GIVEN RECORDS:
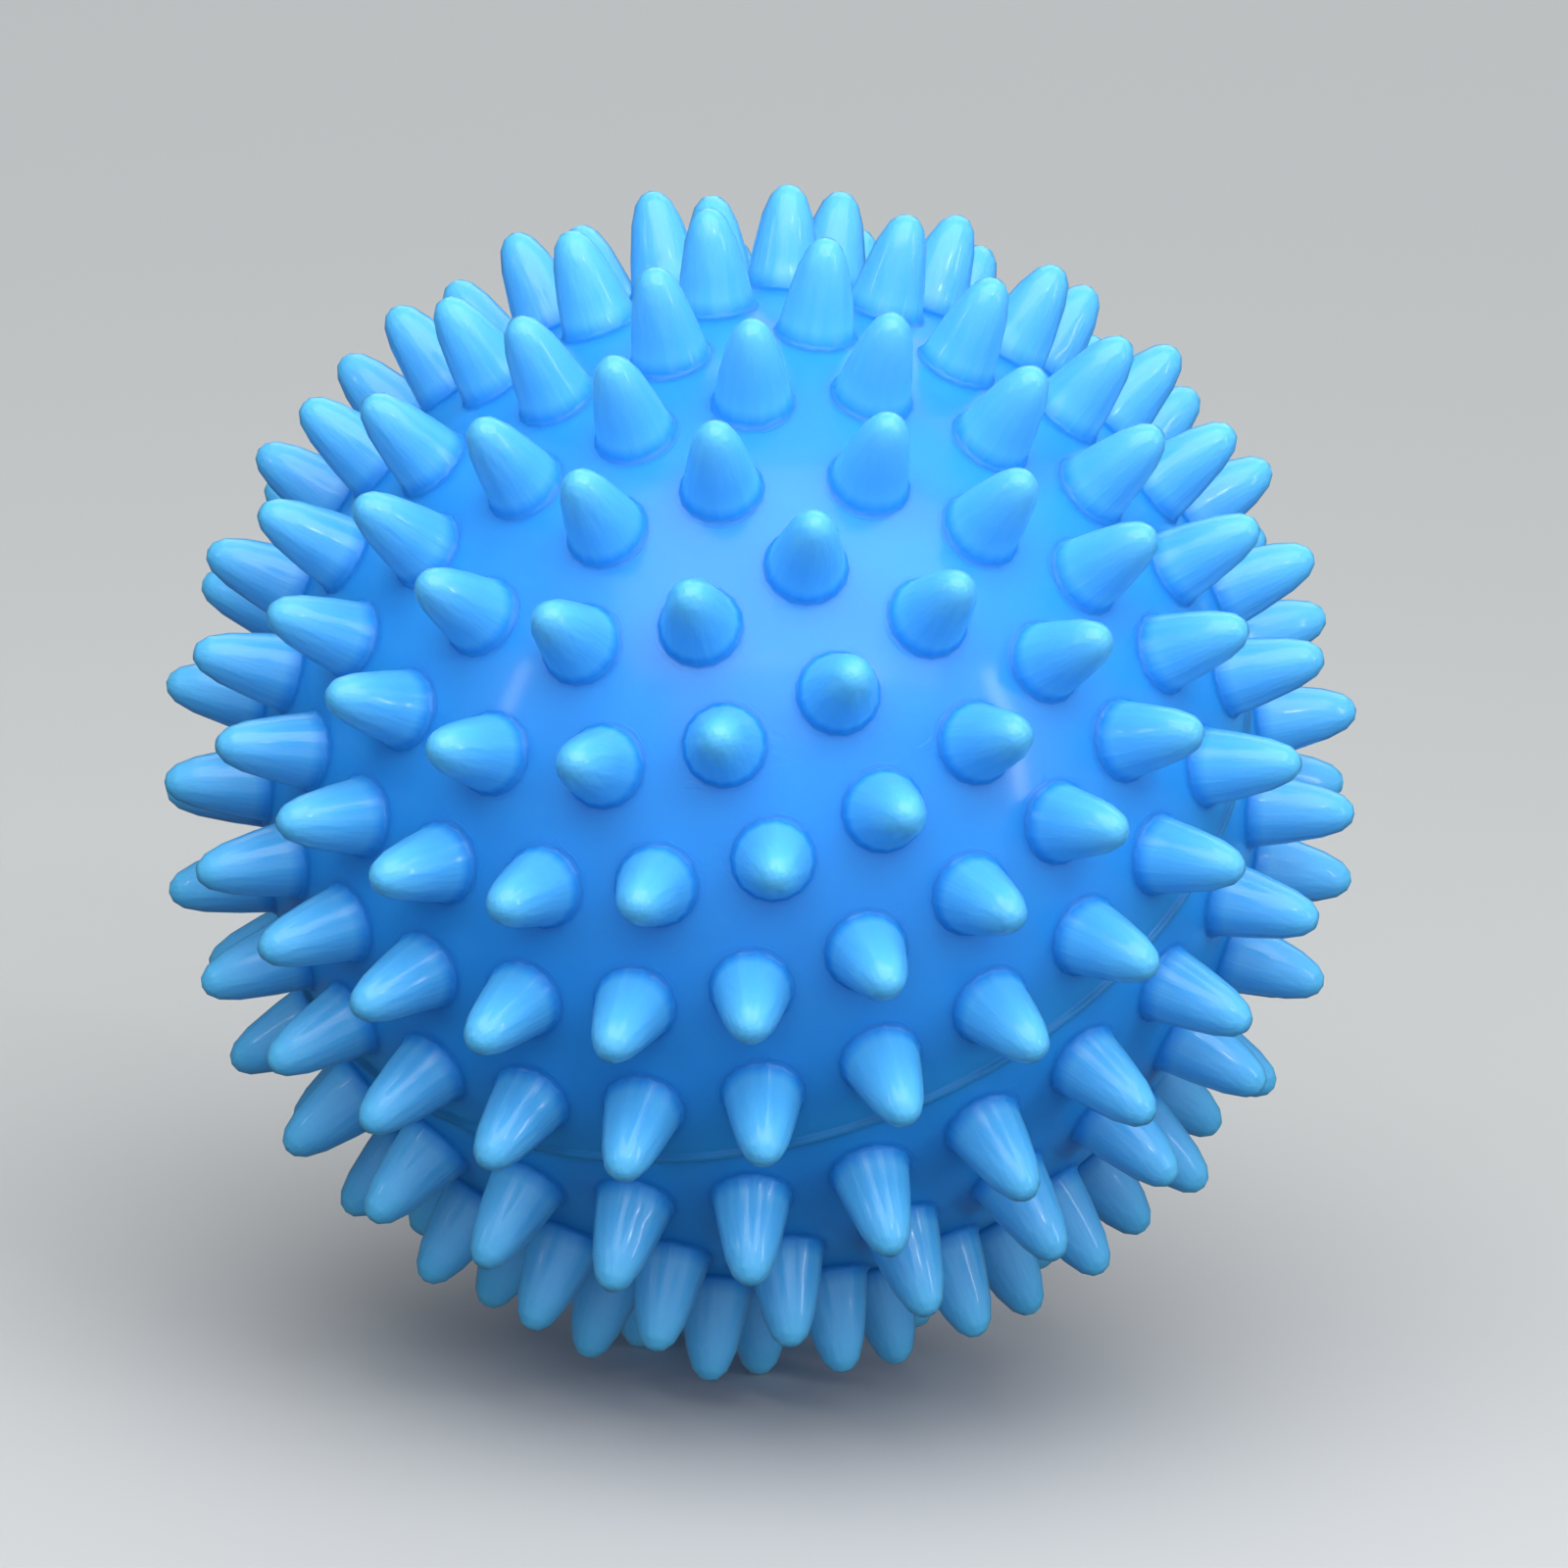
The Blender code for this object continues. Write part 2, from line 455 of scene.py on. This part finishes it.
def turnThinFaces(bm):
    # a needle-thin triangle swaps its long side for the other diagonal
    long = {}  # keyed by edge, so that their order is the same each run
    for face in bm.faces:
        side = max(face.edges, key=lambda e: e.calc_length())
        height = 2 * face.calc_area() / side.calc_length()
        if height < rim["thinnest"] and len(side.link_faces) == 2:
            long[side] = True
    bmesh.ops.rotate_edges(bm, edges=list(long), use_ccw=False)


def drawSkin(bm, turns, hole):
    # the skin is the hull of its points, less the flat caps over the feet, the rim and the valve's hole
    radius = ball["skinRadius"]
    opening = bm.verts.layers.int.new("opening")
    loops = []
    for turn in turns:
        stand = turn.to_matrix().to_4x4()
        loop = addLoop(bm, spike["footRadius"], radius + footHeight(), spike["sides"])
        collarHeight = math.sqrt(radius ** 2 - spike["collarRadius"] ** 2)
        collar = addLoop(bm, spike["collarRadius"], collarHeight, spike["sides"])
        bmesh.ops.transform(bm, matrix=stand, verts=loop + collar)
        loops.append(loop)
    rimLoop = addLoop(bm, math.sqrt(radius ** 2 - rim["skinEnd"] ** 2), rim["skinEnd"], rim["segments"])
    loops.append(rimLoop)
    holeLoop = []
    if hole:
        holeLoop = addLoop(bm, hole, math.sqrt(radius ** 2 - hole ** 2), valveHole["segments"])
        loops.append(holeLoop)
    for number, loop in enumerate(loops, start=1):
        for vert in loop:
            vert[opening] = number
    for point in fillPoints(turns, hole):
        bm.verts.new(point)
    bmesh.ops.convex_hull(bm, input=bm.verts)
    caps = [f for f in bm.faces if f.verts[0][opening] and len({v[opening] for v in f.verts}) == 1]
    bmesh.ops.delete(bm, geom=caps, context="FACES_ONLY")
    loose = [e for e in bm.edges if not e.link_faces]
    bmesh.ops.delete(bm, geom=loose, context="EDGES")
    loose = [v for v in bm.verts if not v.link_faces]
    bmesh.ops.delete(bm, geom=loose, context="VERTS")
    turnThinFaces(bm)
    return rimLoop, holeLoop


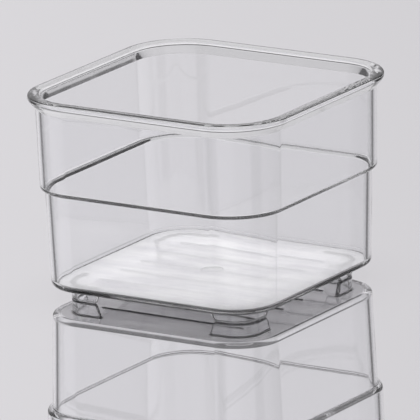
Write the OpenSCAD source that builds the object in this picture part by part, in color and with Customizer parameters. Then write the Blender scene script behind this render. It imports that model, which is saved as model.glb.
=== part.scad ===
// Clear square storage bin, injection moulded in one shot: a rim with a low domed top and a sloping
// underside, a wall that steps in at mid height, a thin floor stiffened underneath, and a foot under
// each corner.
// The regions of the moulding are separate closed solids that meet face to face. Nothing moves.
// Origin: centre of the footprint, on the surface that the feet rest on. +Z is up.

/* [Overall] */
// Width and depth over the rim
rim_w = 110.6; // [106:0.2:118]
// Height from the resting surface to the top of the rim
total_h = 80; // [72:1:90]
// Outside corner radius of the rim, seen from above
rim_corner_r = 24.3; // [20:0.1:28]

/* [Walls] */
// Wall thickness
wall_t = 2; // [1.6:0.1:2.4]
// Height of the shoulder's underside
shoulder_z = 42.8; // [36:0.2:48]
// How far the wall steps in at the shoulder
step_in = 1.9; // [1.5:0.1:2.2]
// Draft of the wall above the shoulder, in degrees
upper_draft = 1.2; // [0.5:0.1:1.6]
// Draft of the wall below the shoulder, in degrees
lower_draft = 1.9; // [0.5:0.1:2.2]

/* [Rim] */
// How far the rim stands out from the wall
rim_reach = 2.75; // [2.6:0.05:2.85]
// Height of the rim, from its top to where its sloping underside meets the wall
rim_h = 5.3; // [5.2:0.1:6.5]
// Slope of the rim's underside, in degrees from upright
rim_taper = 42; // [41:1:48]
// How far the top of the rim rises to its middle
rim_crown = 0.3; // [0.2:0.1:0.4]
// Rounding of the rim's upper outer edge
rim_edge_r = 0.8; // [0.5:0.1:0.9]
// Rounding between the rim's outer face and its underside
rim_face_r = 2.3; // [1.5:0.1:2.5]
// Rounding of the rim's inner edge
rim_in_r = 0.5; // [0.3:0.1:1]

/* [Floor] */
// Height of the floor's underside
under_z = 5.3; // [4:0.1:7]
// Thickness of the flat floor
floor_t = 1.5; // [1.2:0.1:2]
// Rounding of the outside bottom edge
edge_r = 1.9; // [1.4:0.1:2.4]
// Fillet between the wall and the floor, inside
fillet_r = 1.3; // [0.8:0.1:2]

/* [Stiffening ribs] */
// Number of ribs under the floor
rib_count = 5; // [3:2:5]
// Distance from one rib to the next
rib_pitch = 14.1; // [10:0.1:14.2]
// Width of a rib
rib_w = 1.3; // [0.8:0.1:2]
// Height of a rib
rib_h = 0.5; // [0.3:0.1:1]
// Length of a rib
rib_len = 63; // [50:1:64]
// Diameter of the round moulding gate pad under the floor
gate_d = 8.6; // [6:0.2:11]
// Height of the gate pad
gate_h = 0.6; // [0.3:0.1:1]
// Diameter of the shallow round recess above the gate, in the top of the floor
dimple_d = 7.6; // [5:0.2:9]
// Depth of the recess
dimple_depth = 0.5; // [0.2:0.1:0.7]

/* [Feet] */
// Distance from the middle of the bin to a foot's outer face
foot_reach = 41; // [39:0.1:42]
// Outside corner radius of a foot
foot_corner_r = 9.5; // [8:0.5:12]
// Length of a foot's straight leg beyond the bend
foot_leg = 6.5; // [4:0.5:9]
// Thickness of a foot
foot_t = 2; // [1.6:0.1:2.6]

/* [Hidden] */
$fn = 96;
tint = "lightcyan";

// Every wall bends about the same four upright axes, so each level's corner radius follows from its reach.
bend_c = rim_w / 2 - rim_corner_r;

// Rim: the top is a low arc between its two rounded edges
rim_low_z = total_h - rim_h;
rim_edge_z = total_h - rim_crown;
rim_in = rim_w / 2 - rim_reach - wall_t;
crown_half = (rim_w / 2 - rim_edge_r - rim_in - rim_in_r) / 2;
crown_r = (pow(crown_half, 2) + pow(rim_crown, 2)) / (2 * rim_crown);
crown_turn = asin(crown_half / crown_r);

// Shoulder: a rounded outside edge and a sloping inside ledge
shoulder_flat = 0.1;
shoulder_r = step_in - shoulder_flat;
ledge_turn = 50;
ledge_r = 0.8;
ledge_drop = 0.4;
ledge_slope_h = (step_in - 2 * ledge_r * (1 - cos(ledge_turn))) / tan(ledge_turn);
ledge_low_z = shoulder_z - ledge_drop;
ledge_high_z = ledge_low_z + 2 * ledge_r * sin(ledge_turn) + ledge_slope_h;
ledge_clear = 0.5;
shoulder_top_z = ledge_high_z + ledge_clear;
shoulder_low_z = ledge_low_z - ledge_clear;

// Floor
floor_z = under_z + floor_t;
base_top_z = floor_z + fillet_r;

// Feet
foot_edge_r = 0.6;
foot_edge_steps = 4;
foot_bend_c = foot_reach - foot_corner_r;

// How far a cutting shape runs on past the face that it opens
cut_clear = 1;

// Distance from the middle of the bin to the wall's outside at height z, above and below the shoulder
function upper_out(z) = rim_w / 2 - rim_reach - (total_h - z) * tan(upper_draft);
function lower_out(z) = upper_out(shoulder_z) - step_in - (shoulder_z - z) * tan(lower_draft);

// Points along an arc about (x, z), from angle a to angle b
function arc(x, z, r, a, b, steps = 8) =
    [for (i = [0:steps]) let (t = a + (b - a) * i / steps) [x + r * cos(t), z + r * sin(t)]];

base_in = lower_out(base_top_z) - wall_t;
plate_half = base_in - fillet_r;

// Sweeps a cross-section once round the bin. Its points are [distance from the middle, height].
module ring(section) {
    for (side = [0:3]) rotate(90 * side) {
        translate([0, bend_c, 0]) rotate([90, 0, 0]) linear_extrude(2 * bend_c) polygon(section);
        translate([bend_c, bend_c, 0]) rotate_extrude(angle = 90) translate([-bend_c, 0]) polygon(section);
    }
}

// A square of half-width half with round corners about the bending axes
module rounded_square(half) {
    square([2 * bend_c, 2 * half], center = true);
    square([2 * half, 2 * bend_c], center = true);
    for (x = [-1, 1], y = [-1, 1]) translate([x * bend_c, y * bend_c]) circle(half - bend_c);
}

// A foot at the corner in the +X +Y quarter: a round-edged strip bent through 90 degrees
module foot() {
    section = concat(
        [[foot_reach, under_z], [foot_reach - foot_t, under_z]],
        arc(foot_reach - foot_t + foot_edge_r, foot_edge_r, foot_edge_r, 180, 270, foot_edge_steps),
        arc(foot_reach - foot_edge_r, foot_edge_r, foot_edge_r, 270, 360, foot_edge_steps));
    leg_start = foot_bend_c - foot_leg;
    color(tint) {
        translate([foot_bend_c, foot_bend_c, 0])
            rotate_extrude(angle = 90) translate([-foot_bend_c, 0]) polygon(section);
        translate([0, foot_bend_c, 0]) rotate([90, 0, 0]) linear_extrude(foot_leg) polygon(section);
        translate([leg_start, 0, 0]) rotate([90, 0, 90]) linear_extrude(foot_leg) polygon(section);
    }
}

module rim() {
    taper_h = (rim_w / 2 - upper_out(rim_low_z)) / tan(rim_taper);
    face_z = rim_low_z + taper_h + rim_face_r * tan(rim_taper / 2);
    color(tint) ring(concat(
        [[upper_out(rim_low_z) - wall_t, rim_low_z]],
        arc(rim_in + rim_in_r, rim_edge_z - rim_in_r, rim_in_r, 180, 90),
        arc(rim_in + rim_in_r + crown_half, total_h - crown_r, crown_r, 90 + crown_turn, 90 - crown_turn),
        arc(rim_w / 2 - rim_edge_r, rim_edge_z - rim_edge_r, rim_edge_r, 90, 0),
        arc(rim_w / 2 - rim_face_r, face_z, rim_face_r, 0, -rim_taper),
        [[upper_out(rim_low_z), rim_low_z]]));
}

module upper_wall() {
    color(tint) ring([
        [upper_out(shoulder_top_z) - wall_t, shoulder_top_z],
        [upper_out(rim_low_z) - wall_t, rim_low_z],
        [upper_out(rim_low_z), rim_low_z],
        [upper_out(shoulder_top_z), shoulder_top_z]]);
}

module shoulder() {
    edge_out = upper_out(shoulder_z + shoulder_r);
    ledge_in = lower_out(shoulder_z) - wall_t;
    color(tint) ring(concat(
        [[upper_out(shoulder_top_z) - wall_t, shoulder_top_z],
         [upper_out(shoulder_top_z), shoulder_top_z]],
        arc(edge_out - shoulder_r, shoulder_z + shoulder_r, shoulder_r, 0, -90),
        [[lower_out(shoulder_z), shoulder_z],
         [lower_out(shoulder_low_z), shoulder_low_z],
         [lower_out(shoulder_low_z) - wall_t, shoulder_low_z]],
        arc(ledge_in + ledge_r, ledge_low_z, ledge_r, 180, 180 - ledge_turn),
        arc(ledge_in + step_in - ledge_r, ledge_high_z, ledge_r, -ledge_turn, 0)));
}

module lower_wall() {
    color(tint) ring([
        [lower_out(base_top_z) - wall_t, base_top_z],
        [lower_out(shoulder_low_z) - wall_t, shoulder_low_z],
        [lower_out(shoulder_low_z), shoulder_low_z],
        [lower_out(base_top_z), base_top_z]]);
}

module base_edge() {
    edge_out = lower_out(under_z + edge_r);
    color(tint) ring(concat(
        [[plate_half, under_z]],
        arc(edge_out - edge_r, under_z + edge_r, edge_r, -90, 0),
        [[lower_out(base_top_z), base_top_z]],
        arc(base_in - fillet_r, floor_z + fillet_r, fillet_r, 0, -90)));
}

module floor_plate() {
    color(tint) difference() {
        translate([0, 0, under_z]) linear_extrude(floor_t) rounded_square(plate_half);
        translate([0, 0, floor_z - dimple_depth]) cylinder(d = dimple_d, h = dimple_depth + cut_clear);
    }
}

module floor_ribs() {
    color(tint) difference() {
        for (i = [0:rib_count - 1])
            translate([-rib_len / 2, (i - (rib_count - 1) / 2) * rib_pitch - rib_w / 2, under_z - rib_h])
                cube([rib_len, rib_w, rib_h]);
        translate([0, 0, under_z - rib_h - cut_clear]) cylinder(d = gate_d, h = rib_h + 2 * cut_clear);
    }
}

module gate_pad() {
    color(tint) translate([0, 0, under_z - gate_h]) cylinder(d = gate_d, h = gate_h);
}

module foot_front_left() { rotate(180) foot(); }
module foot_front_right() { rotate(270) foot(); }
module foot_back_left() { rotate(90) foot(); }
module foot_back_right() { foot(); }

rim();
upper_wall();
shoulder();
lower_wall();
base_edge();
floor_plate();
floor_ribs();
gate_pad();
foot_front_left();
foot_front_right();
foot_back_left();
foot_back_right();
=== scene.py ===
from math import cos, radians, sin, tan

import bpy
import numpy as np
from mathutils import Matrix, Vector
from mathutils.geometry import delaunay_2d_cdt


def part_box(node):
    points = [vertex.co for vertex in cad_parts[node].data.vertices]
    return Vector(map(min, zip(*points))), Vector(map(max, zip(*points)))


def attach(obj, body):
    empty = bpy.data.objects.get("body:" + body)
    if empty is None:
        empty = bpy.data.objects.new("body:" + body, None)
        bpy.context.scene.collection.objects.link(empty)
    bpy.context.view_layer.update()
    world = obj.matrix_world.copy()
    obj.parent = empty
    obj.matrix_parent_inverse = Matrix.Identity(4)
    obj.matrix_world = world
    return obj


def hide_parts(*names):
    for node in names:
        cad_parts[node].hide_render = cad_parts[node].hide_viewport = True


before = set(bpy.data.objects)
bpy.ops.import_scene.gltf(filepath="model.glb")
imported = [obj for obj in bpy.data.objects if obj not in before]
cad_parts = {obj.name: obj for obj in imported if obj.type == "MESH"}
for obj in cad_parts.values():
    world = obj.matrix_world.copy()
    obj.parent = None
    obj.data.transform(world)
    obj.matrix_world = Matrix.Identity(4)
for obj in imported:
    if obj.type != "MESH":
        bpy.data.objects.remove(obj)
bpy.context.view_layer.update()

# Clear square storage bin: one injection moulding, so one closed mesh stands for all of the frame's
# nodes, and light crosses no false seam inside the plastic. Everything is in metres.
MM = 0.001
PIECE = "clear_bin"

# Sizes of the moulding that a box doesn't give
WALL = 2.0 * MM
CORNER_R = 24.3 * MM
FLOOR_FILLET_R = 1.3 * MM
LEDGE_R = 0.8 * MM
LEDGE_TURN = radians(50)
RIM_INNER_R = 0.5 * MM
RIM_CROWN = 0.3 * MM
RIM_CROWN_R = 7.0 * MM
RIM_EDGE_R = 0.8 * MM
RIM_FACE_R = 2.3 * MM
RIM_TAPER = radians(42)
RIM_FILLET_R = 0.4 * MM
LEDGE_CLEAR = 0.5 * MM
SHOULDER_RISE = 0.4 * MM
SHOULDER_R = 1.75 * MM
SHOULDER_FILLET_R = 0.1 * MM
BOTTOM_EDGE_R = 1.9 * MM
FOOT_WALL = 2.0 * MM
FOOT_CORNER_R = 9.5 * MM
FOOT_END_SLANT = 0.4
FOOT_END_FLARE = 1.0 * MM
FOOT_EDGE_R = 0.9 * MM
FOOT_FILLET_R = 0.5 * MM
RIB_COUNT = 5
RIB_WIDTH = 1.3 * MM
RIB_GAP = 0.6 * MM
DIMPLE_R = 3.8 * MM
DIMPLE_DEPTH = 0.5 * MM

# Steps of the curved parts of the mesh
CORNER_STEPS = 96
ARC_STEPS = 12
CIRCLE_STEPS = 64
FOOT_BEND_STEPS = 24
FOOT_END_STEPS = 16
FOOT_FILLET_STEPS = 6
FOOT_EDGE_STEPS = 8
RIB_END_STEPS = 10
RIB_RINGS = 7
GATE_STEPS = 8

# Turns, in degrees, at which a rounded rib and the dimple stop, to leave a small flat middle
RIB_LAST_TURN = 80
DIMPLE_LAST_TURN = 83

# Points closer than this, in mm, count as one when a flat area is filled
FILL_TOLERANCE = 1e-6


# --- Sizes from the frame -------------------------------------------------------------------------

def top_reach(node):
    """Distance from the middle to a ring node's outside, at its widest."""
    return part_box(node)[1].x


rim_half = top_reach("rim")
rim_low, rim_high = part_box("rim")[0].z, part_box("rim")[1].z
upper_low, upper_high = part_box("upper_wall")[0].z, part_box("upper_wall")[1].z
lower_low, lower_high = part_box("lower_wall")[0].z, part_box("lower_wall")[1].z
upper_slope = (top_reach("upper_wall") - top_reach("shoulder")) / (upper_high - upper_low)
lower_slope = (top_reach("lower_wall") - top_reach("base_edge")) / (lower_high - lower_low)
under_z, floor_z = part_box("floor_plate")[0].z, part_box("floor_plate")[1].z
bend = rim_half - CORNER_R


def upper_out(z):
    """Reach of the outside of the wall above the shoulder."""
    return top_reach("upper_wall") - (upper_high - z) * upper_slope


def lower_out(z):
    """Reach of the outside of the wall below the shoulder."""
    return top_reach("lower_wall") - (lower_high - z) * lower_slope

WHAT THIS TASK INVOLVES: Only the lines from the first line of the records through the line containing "bmesh.ops.rotate_edges(bm, edges=list(long), use_ccw=False)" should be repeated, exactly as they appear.

ANSWER:
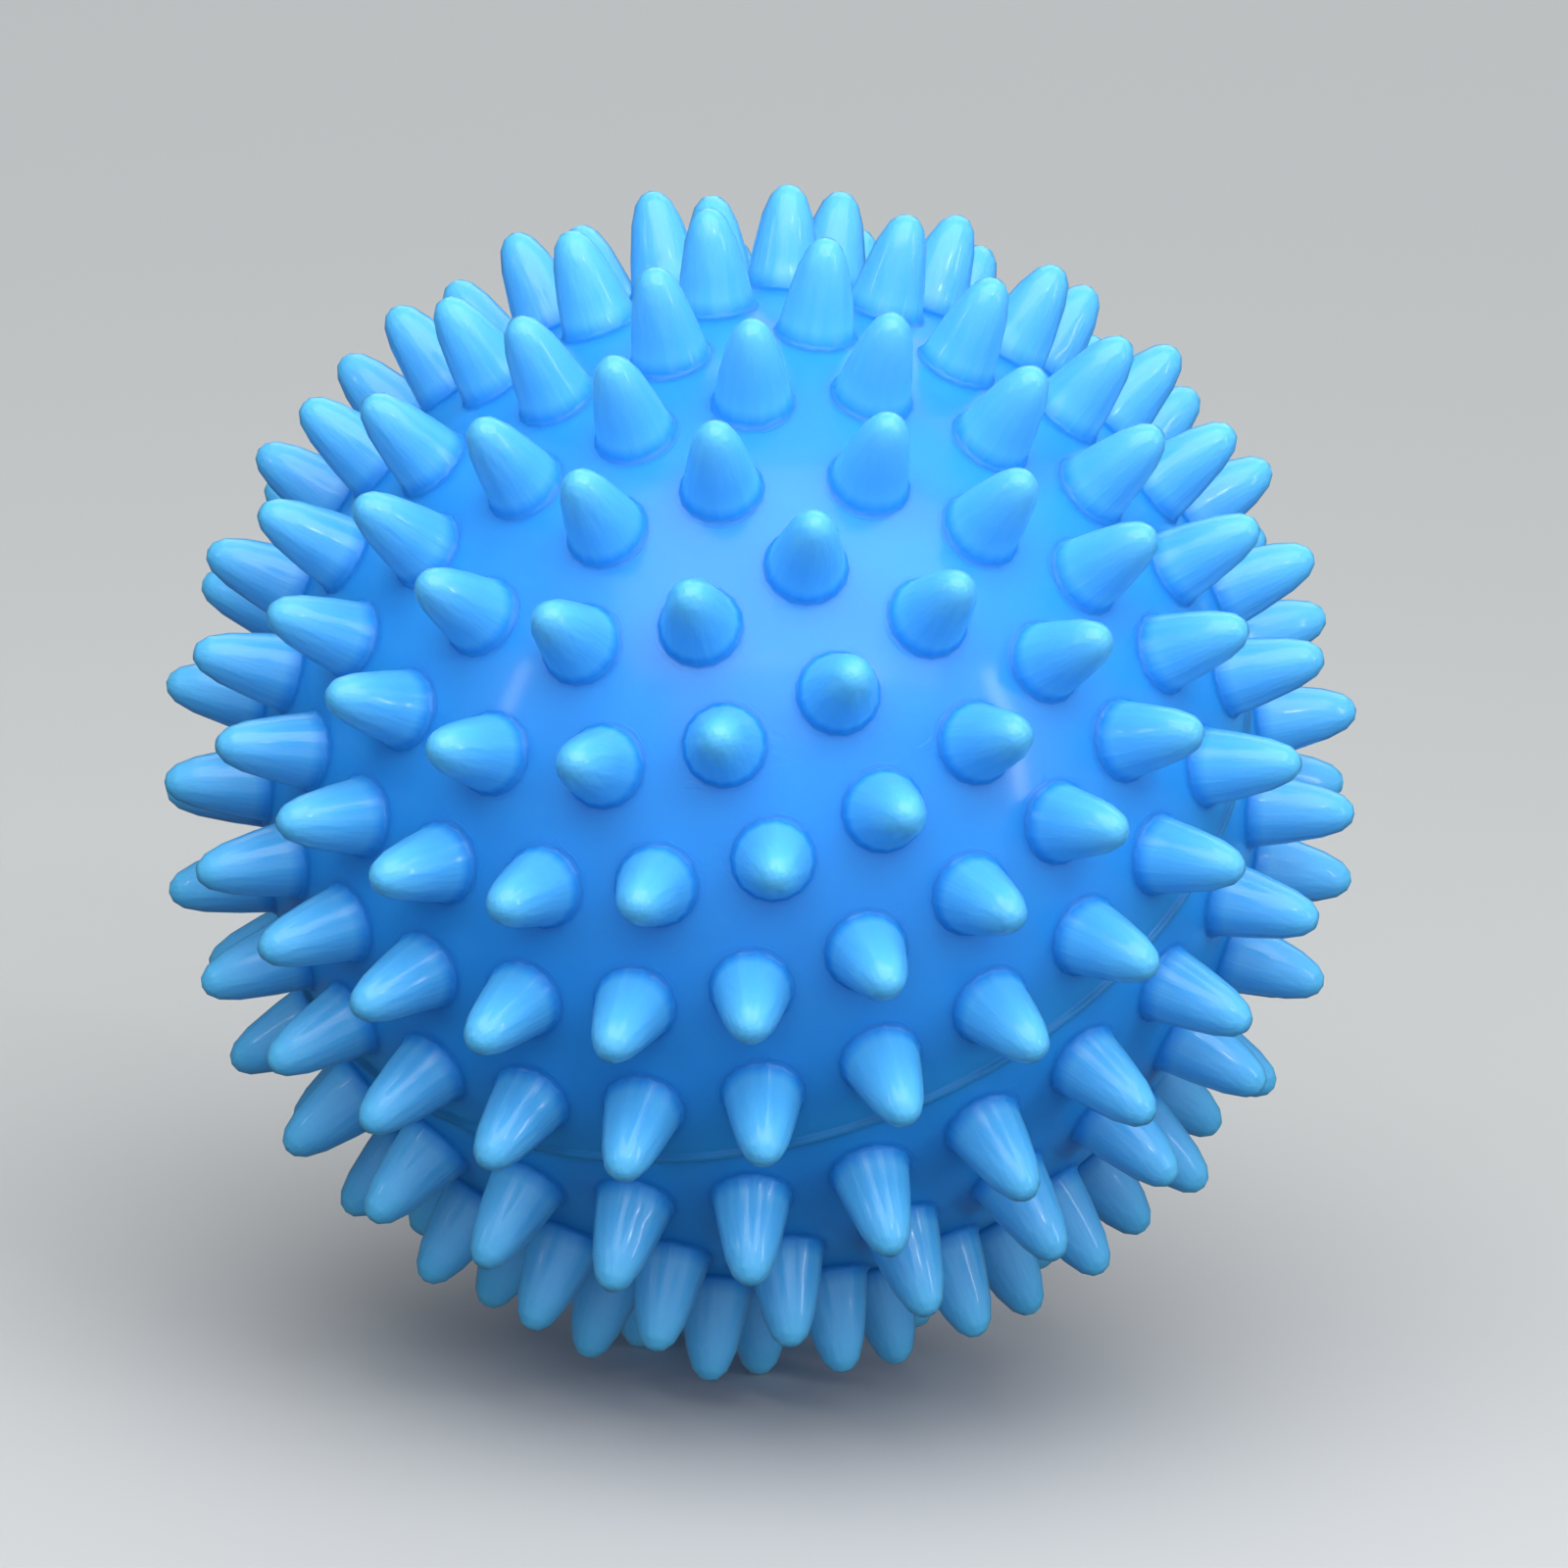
The Blender code for this object continues. Write part 2, from line 455 of scene.py on. This part finishes it.
def turnThinFaces(bm):
    # a needle-thin triangle swaps its long side for the other diagonal
    long = {}  # keyed by edge, so that their order is the same each run
    for face in bm.faces:
        side = max(face.edges, key=lambda e: e.calc_length())
        height = 2 * face.calc_area() / side.calc_length()
        if height < rim["thinnest"] and len(side.link_faces) == 2:
            long[side] = True
    bmesh.ops.rotate_edges(bm, edges=list(long), use_ccw=False)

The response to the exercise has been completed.